— Start of Records for processing —

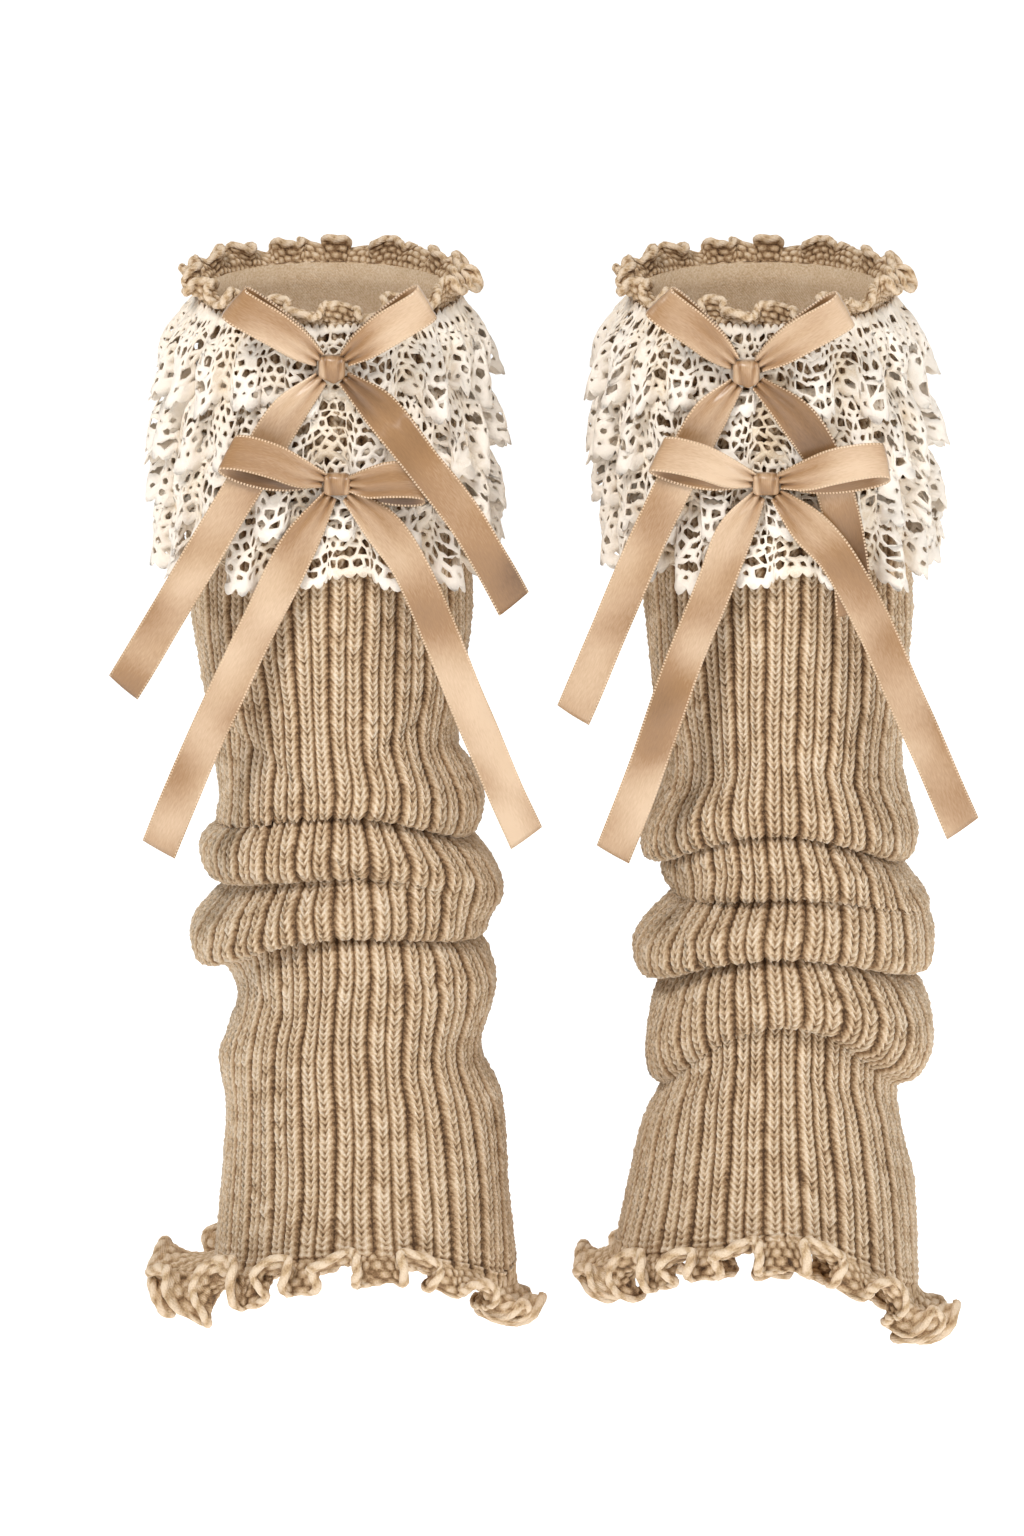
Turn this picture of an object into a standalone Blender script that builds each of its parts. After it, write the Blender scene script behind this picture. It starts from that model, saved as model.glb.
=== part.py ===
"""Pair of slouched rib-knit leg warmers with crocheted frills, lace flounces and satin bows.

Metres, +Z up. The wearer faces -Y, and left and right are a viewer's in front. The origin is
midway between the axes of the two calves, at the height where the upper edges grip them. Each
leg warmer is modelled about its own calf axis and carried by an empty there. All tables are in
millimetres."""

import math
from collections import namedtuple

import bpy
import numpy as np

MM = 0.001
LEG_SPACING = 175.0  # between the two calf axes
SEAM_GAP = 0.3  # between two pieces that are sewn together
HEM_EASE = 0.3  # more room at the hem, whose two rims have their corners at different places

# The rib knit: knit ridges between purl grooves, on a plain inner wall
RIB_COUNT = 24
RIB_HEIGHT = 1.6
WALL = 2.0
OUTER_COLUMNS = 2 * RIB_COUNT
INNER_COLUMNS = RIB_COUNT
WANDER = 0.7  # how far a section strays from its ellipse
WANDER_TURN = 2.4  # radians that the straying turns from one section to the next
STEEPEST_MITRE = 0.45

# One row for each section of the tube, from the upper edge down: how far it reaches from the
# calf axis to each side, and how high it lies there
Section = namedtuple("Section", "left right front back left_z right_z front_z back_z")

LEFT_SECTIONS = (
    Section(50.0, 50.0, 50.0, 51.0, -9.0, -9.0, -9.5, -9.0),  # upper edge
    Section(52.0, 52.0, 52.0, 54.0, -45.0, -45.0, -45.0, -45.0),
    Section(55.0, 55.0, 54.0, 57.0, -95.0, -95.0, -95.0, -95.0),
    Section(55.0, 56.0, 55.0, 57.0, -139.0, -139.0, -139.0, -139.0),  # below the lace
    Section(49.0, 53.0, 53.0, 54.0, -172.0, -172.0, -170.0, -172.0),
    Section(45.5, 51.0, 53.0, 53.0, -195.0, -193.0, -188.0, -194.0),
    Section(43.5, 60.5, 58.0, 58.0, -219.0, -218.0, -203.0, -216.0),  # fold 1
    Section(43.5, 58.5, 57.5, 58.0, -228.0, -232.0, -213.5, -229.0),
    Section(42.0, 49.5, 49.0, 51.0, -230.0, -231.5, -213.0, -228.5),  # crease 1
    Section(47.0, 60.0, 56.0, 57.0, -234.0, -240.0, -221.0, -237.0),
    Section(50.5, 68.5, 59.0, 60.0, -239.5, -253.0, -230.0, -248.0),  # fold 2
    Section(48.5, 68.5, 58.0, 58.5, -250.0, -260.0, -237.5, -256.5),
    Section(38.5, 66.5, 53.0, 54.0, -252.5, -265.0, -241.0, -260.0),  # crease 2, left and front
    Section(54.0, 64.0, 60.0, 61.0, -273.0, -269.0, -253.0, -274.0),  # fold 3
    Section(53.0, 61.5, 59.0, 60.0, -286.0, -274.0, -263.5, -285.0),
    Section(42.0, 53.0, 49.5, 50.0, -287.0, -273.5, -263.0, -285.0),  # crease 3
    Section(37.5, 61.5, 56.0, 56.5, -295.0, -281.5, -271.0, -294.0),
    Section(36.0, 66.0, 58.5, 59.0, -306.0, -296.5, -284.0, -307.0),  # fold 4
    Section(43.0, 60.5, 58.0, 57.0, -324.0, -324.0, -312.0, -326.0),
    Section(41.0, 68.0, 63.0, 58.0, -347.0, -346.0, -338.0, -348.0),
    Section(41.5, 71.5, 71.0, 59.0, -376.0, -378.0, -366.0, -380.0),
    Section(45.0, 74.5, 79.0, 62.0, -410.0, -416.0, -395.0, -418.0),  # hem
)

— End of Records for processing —
— Start of Records for processing —

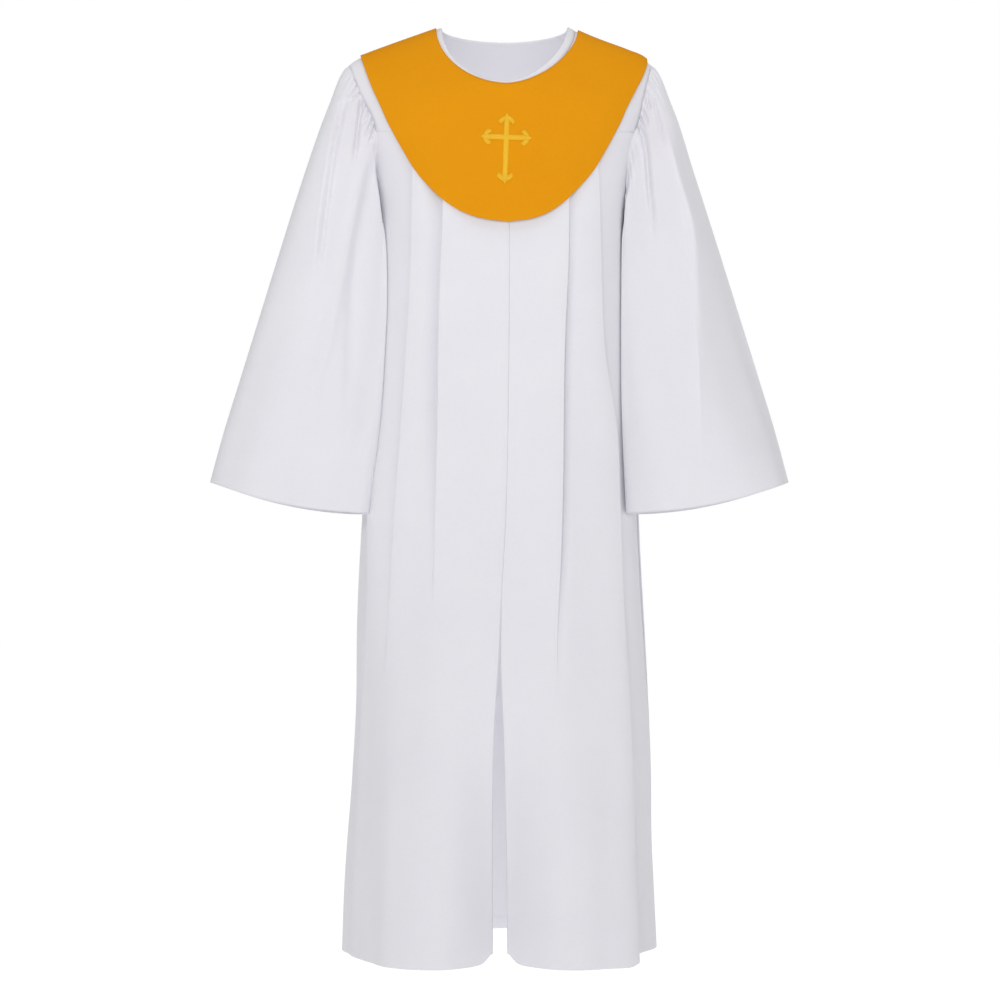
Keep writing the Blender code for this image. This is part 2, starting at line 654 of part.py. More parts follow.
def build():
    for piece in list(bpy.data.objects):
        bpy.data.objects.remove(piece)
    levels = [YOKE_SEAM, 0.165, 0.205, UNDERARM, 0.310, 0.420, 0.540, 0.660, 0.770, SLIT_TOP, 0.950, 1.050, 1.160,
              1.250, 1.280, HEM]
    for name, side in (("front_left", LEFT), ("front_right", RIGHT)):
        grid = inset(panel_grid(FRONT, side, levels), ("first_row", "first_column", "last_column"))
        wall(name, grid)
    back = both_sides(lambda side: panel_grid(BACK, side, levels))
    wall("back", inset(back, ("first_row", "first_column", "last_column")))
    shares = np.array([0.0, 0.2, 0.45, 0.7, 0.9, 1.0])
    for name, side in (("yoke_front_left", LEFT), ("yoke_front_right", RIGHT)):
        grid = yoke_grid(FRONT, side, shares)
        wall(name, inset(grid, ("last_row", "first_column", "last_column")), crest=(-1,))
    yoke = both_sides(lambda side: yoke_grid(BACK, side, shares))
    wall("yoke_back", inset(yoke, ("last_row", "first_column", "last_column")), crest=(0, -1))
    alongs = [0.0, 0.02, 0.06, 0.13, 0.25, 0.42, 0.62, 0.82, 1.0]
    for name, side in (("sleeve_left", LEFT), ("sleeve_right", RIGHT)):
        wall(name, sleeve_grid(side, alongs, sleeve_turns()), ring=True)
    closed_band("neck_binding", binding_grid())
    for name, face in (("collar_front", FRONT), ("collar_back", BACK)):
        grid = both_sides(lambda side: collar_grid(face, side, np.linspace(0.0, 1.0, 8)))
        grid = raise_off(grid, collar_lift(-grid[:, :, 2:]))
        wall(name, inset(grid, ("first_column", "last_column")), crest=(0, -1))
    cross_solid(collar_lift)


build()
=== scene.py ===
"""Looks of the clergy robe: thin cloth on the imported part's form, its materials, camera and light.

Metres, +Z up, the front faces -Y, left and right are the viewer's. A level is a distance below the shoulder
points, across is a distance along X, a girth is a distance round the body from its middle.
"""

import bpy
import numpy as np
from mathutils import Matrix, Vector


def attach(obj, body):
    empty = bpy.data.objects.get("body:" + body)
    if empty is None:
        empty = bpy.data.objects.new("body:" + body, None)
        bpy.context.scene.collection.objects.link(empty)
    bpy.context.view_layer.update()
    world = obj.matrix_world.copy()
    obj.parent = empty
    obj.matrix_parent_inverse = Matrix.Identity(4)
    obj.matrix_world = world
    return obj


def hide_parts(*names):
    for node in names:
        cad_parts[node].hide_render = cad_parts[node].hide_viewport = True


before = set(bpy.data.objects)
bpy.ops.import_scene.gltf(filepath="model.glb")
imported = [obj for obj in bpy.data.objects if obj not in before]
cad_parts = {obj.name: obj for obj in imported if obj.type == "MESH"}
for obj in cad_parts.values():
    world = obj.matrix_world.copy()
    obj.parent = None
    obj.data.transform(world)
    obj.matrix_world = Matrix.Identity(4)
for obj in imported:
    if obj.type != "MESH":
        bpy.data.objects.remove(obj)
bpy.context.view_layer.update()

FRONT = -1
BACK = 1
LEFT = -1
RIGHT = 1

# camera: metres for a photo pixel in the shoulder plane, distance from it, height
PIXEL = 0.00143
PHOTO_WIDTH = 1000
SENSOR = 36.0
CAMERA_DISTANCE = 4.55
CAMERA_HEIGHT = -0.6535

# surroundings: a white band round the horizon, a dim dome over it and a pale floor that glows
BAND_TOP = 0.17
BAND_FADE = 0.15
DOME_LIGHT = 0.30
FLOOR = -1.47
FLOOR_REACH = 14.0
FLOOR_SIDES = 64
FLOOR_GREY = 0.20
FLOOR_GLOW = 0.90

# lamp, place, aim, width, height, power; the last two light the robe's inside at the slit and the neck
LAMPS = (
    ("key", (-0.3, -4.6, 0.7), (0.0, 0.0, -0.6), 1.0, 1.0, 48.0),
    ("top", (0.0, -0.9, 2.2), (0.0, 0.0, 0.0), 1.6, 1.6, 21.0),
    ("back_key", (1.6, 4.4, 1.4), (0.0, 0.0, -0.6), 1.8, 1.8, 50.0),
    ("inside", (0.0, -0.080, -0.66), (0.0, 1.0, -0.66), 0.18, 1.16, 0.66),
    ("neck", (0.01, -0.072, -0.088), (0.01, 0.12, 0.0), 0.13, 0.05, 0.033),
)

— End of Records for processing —
— Start of Records for processing —

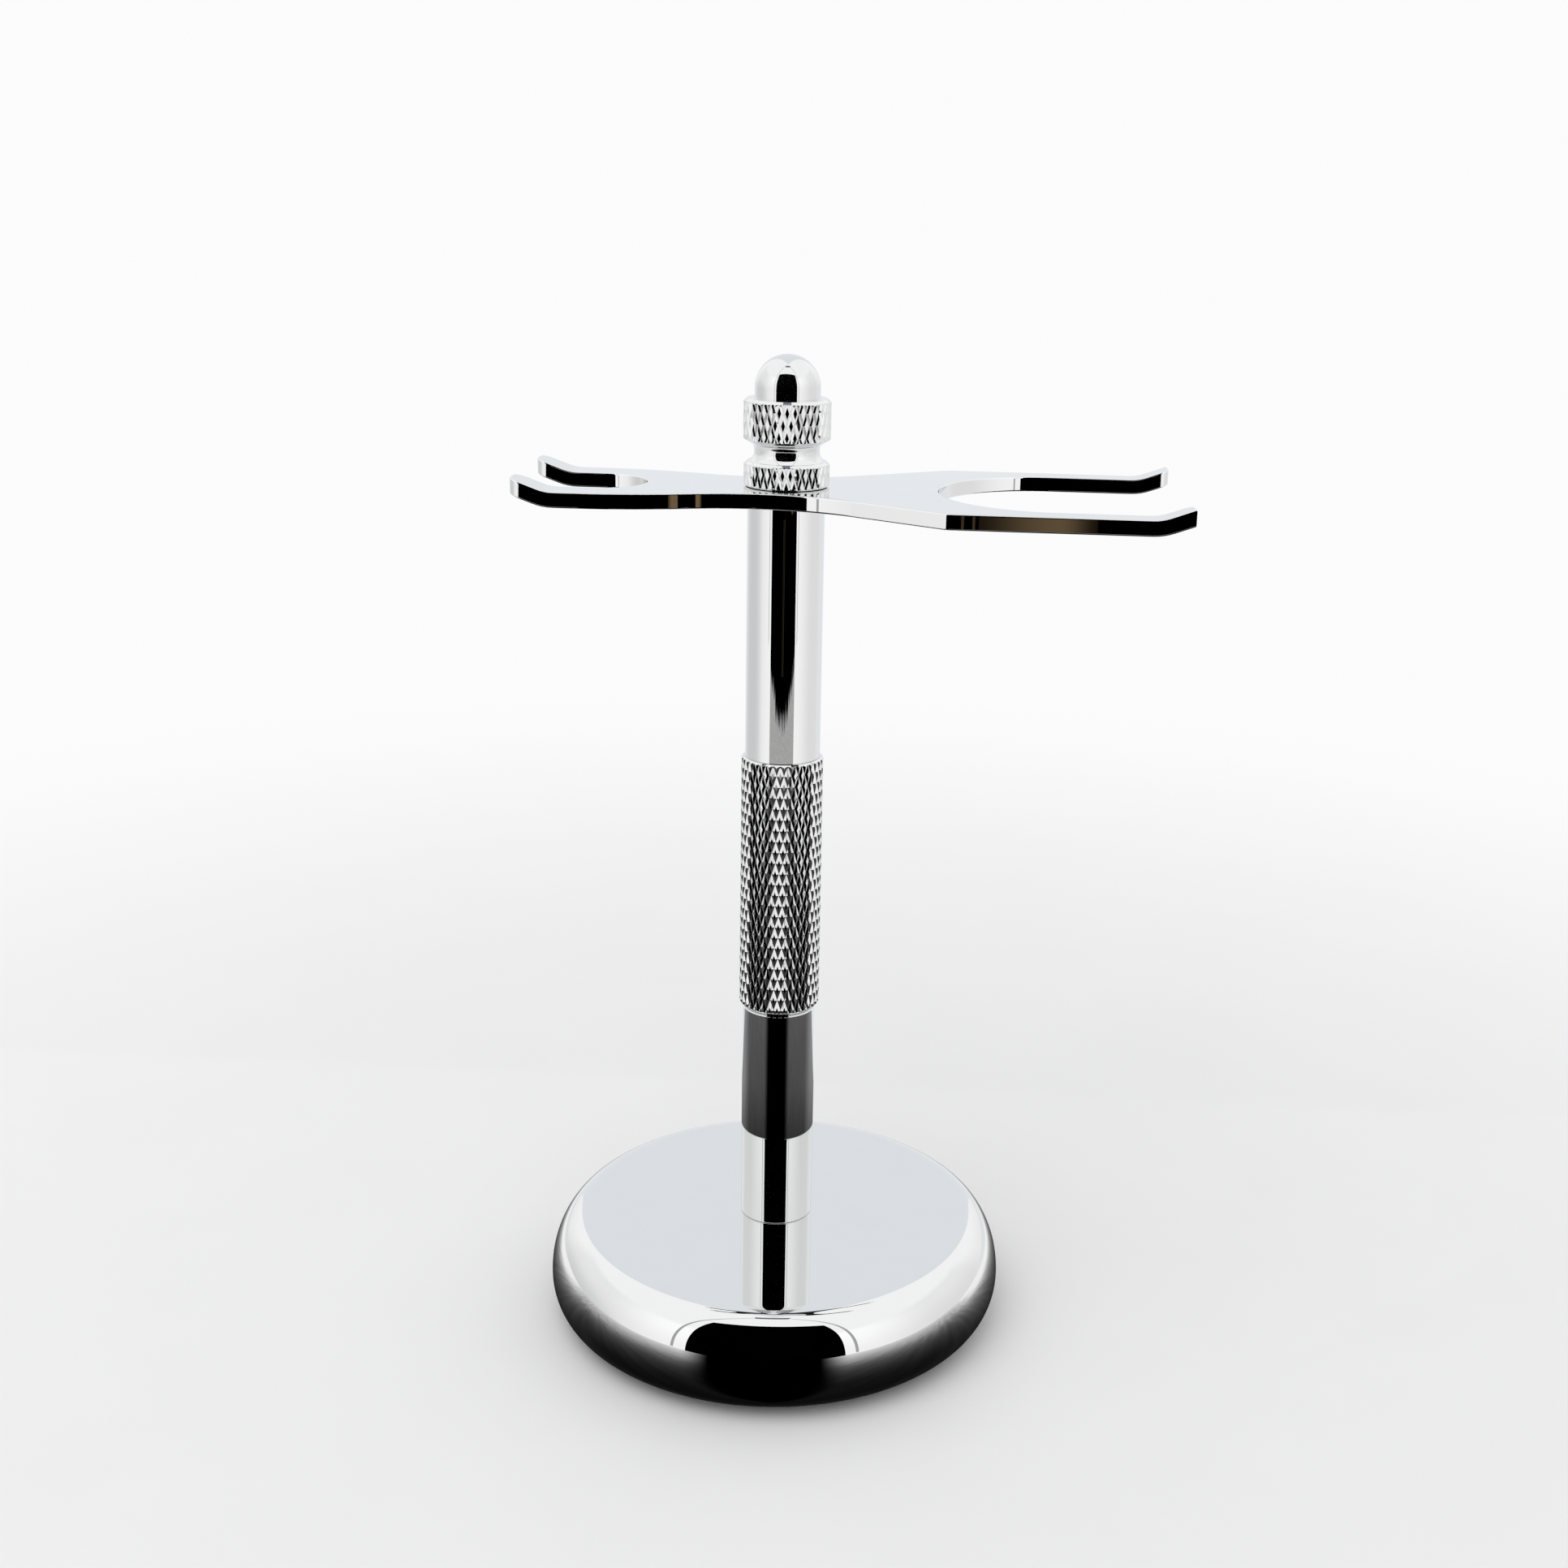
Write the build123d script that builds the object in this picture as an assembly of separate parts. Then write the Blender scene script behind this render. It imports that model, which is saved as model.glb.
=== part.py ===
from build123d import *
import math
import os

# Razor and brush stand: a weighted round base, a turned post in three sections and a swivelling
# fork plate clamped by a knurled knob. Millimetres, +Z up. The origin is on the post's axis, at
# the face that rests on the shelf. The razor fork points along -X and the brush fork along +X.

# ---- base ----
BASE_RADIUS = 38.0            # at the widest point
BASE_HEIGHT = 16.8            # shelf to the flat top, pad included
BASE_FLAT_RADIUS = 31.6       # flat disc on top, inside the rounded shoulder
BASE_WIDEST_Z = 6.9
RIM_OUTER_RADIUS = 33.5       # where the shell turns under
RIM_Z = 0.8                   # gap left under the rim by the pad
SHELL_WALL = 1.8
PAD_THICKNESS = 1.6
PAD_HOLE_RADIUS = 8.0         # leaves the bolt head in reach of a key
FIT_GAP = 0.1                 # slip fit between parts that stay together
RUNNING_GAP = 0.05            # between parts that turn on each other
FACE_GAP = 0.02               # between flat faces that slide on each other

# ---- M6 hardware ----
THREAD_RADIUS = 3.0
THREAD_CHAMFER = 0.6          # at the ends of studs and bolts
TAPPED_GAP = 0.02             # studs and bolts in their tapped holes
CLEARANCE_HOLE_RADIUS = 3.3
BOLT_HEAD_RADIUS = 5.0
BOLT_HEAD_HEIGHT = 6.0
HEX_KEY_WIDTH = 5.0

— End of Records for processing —

§ **Description of the task**:
Above are some lines. Repeat exactly, and only, those from the line that has "alongs = [0.0, 0.02, 0.06, 0.13, 0.25, 0.42, 0.62, 0.82, 1.0]" through the line that has "for node in".

§ **Answer to the problem**:
    alongs = [0.0, 0.02, 0.06, 0.13, 0.25, 0.42, 0.62, 0.82, 1.0]
    for name, side in (("sleeve_left", LEFT), ("sleeve_right", RIGHT)):
        wall(name, sleeve_grid(side, alongs, sleeve_turns()), ring=True)
    closed_band("neck_binding", binding_grid())
    for name, face in (("collar_front", FRONT), ("collar_back", BACK)):
        grid = both_sides(lambda side: collar_grid(face, side, np.linspace(0.0, 1.0, 8)))
        grid = raise_off(grid, collar_lift(-grid[:, :, 2:]))
        wall(name, inset(grid, ("first_column", "last_column")), crest=(0, -1))
    cross_solid(collar_lift)


build()
=== scene.py ===
"""Looks of the clergy robe: thin cloth on the imported part's form, its materials, camera and light.

Metres, +Z up, the front faces -Y, left and right are the viewer's. A level is a distance below the shoulder
points, across is a distance along X, a girth is a distance round the body from its middle.
"""

import bpy
import numpy as np
from mathutils import Matrix, Vector


def attach(obj, body):
    empty = bpy.data.objects.get("body:" + body)
    if empty is None:
        empty = bpy.data.objects.new("body:" + body, None)
        bpy.context.scene.collection.objects.link(empty)
    bpy.context.view_layer.update()
    world = obj.matrix_world.copy()
    obj.parent = empty
    obj.matrix_parent_inverse = Matrix.Identity(4)
    obj.matrix_world = world
    return obj


def hide_parts(*names):
    for node in names:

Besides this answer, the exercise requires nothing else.